La colère de l’ambassadeur et la libre expression des Think Tanks.
L’ambassadeur de France en Irak, Boris Boillon était récemment à Paris pour convaincre les entreprises françaises de revenir en Irak.
On a trop longtemps déploré à tort ou à raison que les ambassadeurs ne s’occupent pas assez des aspects économiques de leur mission, pour ne pas se féliciter de voir un diplomate se montrer particulièrement actif sur ce terrain, dans un pays dont l’intérêt stratégique n’est plus à démontrer.
Petite fausse note cependant : alors qu’un responsable de l’Iris venait se présenter à lui, il perdit tout flegme diplomatique et se mit à crier « l’Iris ! C’est Boniface !! Il a écrit un article inadmissible sur son blog du Nouvel Observateur sur moi. Il s’est attaqué à moi alors que je ne lui ai rien fait. Il ne peut pas s’en prendre ainsi aux diplomates. »
Le responsable de l’Iris, remarquait que s’il avait un désaccord avec moi il était plus simple de me téléphoner ou de m’envoyer un mail ou une lettre ou même d’en parler directement. Cela ne calma pas sa colère, bien au contraire, et plus fort encore il conclut « C’est un idéologue vous lui direz que son papier c’est de la merde. »
Sans doute la mission particulièrement difficile que remplit Boris Boillon à Bagdad peut expliquer un tel degré de nervosité. J’ai eu connaissance de cet épisode à mon retour d’une conférence organisée à Madrid par la fondation Ramon Aceres, justement sur le rôle des Think tanks. Au-delà de l’altercation, qui à défaut d’avoir été directe fut vive, cette réaction peut susciter une intéressante réflexion sur la place des Think tanks en France
Que sous-entend la réaction de l’ambassadeur ? Passons sur la personnalisation excessive qu’il fait de l’Iris qui réunit une trentaine de collaborateurs qui ont leur propre opinion.

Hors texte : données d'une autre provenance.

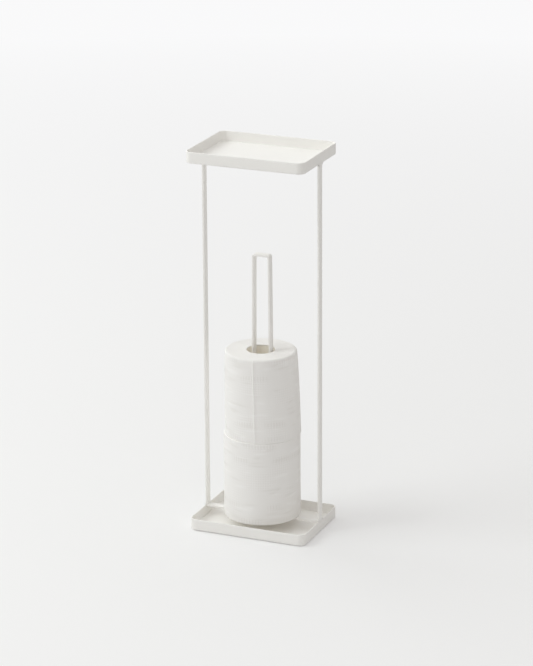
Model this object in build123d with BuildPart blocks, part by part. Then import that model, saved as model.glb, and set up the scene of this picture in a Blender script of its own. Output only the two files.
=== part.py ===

Boris Boillon fait allusion à l’article publié le 1er septembre 2009 sur ce blog. J’analysais une interview qu’il avait donnée la veille au Figaro où il déclarait « l’Irak peut devenir un modèle politique pour ses voisins et, qu’on le veuille ou non, cela s’est obtenu grâce à l’intervention américaine en 2003. » Je m’étonnais qu’un ambassadeur de France vienne implicitement justifier la guerre d’Irak de 2003 contre laquelle la France s’était opposée courageusement, bénéficiant ainsi d’un fort courant de sympathie et de respect dans le monde entier. Certes, il serait inconvenant d’attaquer un diplomate qui ne serait pas en mesure de répliquer dans les médias, mais ici en donnant une interview au Figaro l’ambassadeur participe au débat public et donc s’expose à d’éventuels commentaires.
Mais cela correspond en fait à une tendance lourde et ancienne qu’il y a chez certains responsables politiques, membres de cabinets ministériels (Boris Boillon a été en poste à l’Élysée) ou responsables de l’administration. Ils considèrent les centres de recherche comme ayant pour seule fonction de défendre et d’illustrer la politique gouvernementale, de reprendre les positions officielles pour les exposer au public. Pour eux, les Think tanks ne peuvent être que des courroies de transmission de la politique gouvernementale en direction de l’opinion publique. Émettre une réserve ou pire encore une critique revient à sortir de son rôle et doit être sanctionné.
Les chercheurs ont-ils le droit de discuter librement des différentes décisions gouvernementales ou de faire une évaluation éventuellement critique d’une déclaration publique d’un responsable ? Perd-on son statut de chercheur pour devenir idéologue dès que l’on émet une réserve sur une interview d’un officiel ? Notre pays n’a rien à gagner à ne voir qu’une seule tête, entendre une seule voix dans le monde intellectuel. Est-il saint à long terme que des chercheurs fassent avant tout attention à être « dans la ligne » et adaptent leurs commentaires aux positions officielles ?
C’est un travers bien français que de traiter ainsi les Think tanks. Dans d’autres démocraties occidentales, leur libre expression n’est pas considérée comme gênante ou problématique, et leur diplomatie n’en est pas moins efficace.
Il peut paraître curieux de prôner la démocratie au Proche-Orient mais de ne pas admettre que la libre critique s’exerce à Paris.